釣りに付き物の「根がかり」

釣りでは、仕掛けやルアーなどのリグが引っかかる可能性のある水中の障害物を「根」と呼び、そこにハリなどが引っかかってどうやっても外せない事態がよく起こります。そう、根掛かりです。例えば前日に買ったばかりの高価なルアーがいきなり根掛かりでもしたら、釣り人の落ち込み方は半端ありません。たとえ高価ではなくとも、根掛かりに遭遇すれば誰でもため息くらい出るものです。

 

根掛かりで失った仕掛けが魚にダメージを与える

不運にも根掛かりしてしまったら、仕掛けやルアーを救出するために、釣り人はやっきになって根掛かりを外そうとします。

根掛かりした場所が手を伸ばして届くなら、かなり幸運です。大抵は、そう都合良く水深の浅い場所に根掛かりしてはくれません。

そんなときはピンと糸を張ったり、張った糸を急に緩めたり、立ち位置を変えたり、じわじわラインを引き続けたりして、根掛かりを外すためにあらゆる手段を講じます。

できれば水に飛び込ん取りに行きたいくらいですが、半袖短パンのトロピカルフィッシングならいざ知らず、冷たい北の海や湖にダイビングする人などそういません。

そうすると結果的にハリや仕掛けが水中に残りますが、こういった水中に残された仕掛けやリグが、海洋生物にダメージを与えていることをご存知でしょうか。

 

水生生物を捕らえ続ける「ゴーストフィッシング」

水中に残された仕掛けなどは、もともと魚を釣るためのもの。たとえばルアーのミノーは、ターゲットとなる魚が捕食する小魚に似せて作られています。ジグミノーやジグも同様です。

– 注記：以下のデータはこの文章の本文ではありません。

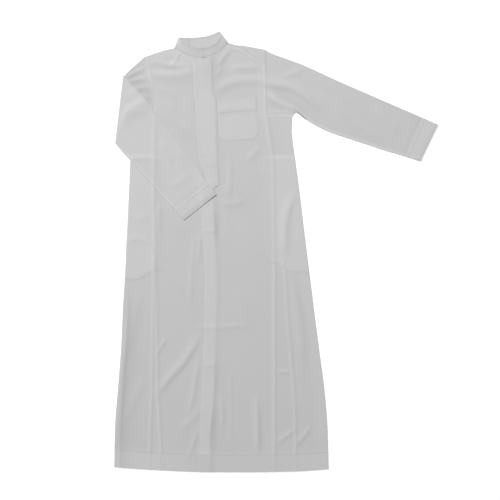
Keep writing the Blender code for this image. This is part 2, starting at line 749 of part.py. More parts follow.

投げ釣りでいえば、海の食物連鎖の下層にいるイソメなどが付いたまま海中に放置されることになります。それを見つけた魚たちは当然ながらこういったルアーや仕掛けに食いつき、運が悪ければハリに掛かって動けなくなり、そにうち死んでしまうでしょう。

こんな風に水中に放置された仕掛けは水中で無益に魚を捕獲し続けるのです。

 

ナイロンは分解するのに600年!?

こういった、水中に放置された持ち主のいない漁具が、魚介類や海洋生物を捕獲し続けることを「ゴーストフィッシング(幽霊漁業)」と呼び、世界的な問題になっています。特に漁具によるゴーストフィッシングの被害は深刻で、ある国際機関のレポートによれば、世界中で年間に流出する漁具は64万トンと推定されています。

「太平洋ごみベルト」と呼ばれる帯状のエリアには7万9000トンの海洋ごみが集積していると考えられていますが、そのうち46%以上を漁具が占めているとの報告もあります。ただ調査されていない海域も多く、実際にはこれ以上のゴーストフィッシングが世界各地で起きていると思われます。

「ハリや仕掛けはいずれ分解するからそれほど問題ではないだろう」などと高をくくるのは浅はかです。ある研究機関によれば、海中に放置されたナイロン糸が分解するには、なんと600年もかかるのだとか。ハリなどの金属は、それに比べればもっと早く分解すると思われますが、何年、何十年単位で海中に存在し続けるのは間違いありません。

米国では、回収された漁網の中から3万2000もの生物の死骸が見つかり、中には海鳥や海生哺乳類も含まれていたと言います。釣り具よりもはるかに丈夫な漁網の場合は、何十年、何百年にわたって海洋生物を捕獲し続けるケースもあるようです。

 

残していいのは「思い出」だけ

陸上に放棄された仕掛けやルアーなどを含めた漁具も同様に、陸上生物に深刻なダメージを与えます。米国のある野生生物リハビリテーション施設によれば、治療した野生生物のうち10%が漁具に関連した負傷だったそうです。

日本国内でもこういった野生生物の被害が各地で報告されています。特に海辺の野鳥が被害に遭いやすいようです。よく海へ釣りに出かける人なら、きっと一度や二度、片足のない海鳥を見かけたことがあるはずです。

断定はできませんが、おそらく釣り場に放置された仕掛けなどのナイロン糸が足に絡まり、そのうちきつく締まって血流が滞った結果、先が腐って取れてしまったものと思われます。オモリ付きの仕掛けをぶら下げたまま飛んでいる姿を見たのも一度や二度じゃありません。

あなたが残した仕掛けでゴーストフィッシングや海鳥への被害が起こらないようにするためには、手段は限られますが、ルアーフィッシングならルアー回収機を常に持ち歩いたり、投げ釣りであれば仕掛けに捨て糸対策を施すなど方策はいくつか考えられます。そして、釣り場に残していいのは思い出だけ——。すべての釣り人が肝に銘じてほしいものです。